** start ENTRIES SHOWN **

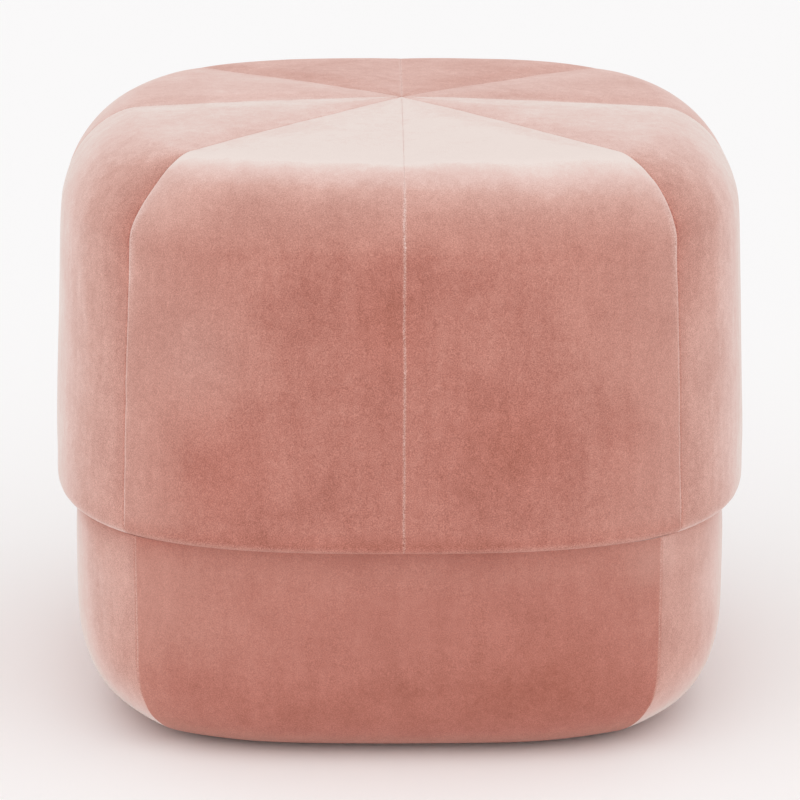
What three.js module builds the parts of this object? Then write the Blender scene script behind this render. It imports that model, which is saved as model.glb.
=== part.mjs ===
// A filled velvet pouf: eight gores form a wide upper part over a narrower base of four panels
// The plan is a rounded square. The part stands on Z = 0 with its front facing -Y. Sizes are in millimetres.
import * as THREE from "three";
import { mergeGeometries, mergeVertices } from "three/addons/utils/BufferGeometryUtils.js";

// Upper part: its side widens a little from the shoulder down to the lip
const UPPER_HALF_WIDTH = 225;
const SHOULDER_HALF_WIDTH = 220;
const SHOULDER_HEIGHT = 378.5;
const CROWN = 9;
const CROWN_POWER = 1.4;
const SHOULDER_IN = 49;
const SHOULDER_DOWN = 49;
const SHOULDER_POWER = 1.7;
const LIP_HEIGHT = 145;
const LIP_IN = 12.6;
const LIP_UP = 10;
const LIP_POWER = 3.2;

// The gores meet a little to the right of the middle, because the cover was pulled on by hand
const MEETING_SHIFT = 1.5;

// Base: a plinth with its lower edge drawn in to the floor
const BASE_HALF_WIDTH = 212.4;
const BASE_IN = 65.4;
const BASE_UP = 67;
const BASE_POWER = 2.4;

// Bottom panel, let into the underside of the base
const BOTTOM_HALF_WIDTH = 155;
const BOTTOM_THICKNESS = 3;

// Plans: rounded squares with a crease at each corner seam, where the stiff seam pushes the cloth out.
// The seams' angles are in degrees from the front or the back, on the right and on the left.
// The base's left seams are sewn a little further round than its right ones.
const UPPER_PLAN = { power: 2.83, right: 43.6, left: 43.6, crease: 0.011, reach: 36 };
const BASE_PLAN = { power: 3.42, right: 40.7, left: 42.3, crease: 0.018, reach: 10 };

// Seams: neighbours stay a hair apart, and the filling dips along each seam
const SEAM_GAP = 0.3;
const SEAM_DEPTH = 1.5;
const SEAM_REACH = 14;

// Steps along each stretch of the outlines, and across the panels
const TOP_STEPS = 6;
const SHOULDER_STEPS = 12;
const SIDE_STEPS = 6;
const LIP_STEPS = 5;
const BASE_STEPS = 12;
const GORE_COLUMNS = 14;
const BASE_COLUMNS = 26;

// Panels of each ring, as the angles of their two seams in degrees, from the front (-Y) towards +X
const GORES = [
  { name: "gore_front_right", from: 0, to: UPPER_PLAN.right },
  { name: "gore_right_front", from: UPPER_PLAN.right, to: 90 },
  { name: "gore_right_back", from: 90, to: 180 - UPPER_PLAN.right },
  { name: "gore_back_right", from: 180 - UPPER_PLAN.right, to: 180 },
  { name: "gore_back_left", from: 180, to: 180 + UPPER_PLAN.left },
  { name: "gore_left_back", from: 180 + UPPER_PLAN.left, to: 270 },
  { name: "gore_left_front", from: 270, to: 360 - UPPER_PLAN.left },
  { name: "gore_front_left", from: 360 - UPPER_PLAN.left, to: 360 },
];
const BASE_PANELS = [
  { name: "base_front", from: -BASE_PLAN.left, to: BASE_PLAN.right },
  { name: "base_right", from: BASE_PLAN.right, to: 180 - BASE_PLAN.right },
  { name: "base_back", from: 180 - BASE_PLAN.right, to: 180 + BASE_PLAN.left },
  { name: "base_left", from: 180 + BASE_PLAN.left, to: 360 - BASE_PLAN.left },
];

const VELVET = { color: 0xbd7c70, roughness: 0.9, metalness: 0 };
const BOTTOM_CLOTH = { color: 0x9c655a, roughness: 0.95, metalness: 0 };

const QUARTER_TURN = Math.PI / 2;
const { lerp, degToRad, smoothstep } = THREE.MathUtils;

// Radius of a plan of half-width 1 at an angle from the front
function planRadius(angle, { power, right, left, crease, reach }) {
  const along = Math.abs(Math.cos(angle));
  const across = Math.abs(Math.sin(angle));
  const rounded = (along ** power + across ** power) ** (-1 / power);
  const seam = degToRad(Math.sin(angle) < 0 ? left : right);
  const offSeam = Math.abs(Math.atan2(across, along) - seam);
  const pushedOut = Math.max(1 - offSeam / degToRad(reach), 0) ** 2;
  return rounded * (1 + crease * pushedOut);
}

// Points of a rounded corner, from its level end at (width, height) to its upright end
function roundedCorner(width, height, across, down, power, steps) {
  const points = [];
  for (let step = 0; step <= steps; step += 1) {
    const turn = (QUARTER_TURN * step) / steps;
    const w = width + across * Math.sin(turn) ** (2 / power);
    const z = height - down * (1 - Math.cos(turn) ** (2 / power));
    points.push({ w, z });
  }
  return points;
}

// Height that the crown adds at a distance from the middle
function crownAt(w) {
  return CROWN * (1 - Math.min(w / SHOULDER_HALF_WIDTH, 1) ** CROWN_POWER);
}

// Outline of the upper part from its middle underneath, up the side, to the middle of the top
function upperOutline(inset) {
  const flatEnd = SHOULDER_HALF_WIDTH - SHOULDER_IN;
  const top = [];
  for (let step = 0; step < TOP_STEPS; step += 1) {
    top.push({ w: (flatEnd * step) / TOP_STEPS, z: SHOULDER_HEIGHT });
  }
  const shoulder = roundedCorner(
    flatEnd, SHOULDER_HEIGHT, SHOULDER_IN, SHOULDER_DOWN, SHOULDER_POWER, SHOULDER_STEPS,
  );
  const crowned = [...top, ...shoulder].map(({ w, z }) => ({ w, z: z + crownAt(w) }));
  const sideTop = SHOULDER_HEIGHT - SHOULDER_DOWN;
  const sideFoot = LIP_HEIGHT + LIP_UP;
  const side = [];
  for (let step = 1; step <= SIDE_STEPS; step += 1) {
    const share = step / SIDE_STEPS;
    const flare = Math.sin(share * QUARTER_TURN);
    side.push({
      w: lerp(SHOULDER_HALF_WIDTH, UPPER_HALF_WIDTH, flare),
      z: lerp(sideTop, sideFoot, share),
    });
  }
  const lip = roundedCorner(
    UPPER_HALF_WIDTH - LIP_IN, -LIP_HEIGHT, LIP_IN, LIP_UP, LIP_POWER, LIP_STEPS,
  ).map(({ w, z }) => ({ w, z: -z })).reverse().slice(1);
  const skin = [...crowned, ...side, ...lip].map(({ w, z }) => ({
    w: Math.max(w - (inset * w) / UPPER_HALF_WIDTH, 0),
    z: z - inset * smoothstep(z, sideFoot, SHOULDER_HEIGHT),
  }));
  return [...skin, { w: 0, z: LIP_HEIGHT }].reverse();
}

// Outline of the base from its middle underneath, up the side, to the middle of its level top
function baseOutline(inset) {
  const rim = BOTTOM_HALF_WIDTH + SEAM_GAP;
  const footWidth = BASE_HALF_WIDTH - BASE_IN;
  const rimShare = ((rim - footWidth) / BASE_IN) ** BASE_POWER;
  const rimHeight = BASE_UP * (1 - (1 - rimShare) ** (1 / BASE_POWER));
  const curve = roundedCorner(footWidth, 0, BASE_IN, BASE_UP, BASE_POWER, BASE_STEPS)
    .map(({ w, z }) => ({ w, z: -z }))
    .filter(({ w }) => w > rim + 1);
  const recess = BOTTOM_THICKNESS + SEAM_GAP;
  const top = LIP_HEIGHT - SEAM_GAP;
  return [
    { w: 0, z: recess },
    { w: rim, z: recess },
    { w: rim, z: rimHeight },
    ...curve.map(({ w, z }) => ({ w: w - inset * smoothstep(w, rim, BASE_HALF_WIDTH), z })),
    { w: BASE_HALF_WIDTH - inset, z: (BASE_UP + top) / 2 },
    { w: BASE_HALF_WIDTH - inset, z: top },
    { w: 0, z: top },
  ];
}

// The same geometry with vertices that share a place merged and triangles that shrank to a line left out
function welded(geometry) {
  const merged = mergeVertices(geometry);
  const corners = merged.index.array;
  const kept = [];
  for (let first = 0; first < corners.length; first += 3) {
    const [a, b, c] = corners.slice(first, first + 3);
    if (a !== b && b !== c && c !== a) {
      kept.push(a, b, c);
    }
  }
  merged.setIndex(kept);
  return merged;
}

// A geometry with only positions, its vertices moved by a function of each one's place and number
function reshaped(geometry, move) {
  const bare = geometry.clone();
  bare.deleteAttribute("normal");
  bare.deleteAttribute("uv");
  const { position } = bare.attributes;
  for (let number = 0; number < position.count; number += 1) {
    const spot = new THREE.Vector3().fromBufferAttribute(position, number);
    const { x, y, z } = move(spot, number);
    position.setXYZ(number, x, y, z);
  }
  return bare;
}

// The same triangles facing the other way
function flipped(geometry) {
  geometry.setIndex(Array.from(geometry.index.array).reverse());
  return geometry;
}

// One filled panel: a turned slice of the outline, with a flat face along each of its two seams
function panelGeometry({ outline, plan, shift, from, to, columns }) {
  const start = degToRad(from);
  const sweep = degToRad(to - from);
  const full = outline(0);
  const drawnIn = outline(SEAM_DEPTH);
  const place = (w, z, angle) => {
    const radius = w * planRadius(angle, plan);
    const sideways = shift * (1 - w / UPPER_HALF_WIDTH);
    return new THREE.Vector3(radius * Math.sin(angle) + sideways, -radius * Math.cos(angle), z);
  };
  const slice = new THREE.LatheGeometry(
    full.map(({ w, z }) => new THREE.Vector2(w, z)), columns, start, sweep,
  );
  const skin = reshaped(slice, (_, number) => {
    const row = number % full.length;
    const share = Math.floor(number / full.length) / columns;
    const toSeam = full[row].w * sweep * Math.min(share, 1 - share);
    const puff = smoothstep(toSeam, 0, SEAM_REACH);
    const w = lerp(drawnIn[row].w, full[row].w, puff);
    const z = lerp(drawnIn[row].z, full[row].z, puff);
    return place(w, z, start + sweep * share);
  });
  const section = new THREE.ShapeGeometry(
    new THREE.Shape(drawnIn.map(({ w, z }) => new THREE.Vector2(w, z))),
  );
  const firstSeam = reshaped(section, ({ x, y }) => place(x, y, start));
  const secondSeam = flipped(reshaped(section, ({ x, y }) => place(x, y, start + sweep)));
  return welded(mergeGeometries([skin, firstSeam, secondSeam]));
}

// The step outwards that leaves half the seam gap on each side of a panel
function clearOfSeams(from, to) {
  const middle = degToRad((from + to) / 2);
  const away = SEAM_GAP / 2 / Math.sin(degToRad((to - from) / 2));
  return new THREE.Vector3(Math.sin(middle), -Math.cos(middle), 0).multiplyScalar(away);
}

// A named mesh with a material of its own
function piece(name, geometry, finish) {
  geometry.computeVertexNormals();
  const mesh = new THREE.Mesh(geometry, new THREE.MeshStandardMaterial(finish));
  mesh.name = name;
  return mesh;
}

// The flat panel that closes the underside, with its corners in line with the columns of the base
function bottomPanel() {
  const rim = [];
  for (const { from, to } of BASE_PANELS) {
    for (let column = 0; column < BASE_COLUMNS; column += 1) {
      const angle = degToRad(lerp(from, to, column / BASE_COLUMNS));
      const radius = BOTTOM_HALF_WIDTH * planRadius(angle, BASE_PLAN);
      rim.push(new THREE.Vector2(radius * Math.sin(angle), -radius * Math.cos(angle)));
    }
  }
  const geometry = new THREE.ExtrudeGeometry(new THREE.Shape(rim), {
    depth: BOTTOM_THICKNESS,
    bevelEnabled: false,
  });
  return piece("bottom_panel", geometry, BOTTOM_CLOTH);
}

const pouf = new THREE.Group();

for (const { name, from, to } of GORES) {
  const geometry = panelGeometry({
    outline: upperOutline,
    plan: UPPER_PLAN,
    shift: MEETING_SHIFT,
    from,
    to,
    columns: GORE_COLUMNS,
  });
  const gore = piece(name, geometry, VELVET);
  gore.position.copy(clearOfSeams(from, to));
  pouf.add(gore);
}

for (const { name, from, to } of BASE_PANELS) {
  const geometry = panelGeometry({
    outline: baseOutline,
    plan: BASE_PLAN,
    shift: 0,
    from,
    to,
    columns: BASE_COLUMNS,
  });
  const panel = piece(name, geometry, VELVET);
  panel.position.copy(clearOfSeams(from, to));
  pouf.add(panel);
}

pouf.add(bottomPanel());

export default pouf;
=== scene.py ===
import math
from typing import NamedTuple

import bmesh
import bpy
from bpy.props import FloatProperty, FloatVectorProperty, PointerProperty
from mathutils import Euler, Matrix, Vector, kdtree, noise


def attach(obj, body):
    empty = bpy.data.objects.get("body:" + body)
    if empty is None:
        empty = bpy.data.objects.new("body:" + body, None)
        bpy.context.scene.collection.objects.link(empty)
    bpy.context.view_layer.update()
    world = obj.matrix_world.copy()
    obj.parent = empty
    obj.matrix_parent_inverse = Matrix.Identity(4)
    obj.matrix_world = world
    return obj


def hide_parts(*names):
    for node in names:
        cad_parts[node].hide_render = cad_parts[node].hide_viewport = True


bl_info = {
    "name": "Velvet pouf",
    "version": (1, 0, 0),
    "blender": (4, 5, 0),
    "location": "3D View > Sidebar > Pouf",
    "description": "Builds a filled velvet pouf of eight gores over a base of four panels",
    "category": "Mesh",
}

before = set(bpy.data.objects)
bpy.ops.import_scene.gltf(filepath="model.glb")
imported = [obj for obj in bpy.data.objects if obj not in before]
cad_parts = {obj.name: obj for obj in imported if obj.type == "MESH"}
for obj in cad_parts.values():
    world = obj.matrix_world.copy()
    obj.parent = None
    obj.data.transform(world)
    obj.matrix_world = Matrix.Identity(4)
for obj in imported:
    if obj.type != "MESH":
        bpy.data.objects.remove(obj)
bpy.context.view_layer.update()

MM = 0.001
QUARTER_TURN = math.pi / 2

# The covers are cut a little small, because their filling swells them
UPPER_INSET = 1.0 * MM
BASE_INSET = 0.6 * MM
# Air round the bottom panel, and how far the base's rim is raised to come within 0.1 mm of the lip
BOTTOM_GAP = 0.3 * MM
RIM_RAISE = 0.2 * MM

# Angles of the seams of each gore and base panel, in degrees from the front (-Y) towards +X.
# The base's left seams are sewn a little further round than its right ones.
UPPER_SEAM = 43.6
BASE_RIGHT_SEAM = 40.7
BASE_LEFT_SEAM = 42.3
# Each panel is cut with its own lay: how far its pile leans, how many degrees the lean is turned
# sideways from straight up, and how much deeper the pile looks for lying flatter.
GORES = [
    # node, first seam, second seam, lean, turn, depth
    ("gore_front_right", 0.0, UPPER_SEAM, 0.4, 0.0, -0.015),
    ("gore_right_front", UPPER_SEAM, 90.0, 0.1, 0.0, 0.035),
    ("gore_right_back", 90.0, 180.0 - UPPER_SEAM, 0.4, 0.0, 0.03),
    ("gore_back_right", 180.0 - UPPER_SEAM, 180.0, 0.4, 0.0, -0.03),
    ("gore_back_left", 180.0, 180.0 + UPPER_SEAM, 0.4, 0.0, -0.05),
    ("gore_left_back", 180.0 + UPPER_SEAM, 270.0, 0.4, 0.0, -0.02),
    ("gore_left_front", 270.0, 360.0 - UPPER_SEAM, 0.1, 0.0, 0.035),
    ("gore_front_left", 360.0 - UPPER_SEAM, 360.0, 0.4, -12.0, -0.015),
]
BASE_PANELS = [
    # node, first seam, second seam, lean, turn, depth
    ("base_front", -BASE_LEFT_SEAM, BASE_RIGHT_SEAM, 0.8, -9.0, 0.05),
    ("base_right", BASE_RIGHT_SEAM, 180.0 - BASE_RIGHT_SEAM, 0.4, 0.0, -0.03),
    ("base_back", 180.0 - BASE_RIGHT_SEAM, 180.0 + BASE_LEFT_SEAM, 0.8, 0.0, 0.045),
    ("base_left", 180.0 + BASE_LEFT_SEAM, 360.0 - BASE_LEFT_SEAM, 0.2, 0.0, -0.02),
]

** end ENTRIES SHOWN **
** start ENTRIES SHOWN **

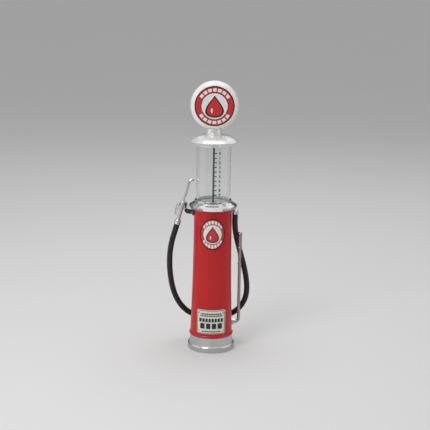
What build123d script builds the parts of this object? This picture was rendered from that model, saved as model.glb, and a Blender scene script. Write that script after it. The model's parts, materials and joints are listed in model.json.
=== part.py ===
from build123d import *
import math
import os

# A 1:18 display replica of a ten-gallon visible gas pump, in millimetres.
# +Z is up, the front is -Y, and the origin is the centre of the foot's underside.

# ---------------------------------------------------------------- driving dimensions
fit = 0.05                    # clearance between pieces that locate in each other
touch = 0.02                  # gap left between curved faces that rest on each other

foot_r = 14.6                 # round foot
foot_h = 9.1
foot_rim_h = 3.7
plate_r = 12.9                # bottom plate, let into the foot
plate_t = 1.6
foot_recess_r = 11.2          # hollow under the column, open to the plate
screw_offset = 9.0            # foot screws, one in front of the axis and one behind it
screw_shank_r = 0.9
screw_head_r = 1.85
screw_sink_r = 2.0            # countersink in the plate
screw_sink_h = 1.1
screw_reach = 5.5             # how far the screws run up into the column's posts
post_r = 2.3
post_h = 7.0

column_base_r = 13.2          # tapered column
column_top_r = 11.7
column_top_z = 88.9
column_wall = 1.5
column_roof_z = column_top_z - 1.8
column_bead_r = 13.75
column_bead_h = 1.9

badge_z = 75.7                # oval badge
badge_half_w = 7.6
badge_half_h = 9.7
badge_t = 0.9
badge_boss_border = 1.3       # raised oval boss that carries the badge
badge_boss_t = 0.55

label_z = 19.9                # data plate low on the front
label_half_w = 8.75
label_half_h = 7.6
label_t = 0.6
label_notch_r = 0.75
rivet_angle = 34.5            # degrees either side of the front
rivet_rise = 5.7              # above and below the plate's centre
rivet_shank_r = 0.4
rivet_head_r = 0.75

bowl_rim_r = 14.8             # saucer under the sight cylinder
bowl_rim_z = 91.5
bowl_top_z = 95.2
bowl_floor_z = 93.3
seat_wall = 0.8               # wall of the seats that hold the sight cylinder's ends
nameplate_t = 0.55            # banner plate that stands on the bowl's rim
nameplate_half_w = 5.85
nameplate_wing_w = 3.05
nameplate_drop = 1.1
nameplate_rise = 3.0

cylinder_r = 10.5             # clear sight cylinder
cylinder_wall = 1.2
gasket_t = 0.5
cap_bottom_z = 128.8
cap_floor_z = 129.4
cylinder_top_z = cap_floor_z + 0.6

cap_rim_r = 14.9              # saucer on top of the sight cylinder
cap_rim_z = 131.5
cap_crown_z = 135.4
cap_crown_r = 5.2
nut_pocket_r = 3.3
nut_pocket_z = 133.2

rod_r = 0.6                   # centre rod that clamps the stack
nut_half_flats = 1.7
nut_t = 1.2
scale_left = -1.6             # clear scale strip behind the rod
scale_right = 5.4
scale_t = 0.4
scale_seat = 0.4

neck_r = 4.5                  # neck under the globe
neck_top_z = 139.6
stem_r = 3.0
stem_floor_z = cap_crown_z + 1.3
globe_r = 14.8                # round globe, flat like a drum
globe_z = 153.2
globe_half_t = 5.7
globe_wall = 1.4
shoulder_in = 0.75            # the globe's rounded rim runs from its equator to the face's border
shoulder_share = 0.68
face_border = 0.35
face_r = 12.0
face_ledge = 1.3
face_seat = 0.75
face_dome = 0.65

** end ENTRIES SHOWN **

[EXERCISE OBJECTIVE]
Nothing but the lines from the one with "const pouf = new THREE.Group();" through the one with "obj.parent = empty" should be repeated, and each exactly.

[WRITTEN RESPONSE]
const pouf = new THREE.Group();

for (const { name, from, to } of GORES) {
  const geometry = panelGeometry({
    outline: upperOutline,
    plan: UPPER_PLAN,
    shift: MEETING_SHIFT,
    from,
    to,
    columns: GORE_COLUMNS,
  });
  const gore = piece(name, geometry, VELVET);
  gore.position.copy(clearOfSeams(from, to));
  pouf.add(gore);
}

for (const { name, from, to } of BASE_PANELS) {
  const geometry = panelGeometry({
    outline: baseOutline,
    plan: BASE_PLAN,
    shift: 0,
    from,
    to,
    columns: BASE_COLUMNS,
  });
  const panel = piece(name, geometry, VELVET);
  panel.position.copy(clearOfSeams(from, to));
  pouf.add(panel);
}

pouf.add(bottomPanel());

export default pouf;
=== scene.py ===
import math
from typing import NamedTuple

import bmesh
import bpy
from bpy.props import FloatProperty, FloatVectorProperty, PointerProperty
from mathutils import Euler, Matrix, Vector, kdtree, noise


def attach(obj, body):
    empty = bpy.data.objects.get("body:" + body)
    if empty is None:
        empty = bpy.data.objects.new("body:" + body, None)
        bpy.context.scene.collection.objects.link(empty)
    bpy.context.view_layer.update()
    world = obj.matrix_world.copy()
    obj.parent = empty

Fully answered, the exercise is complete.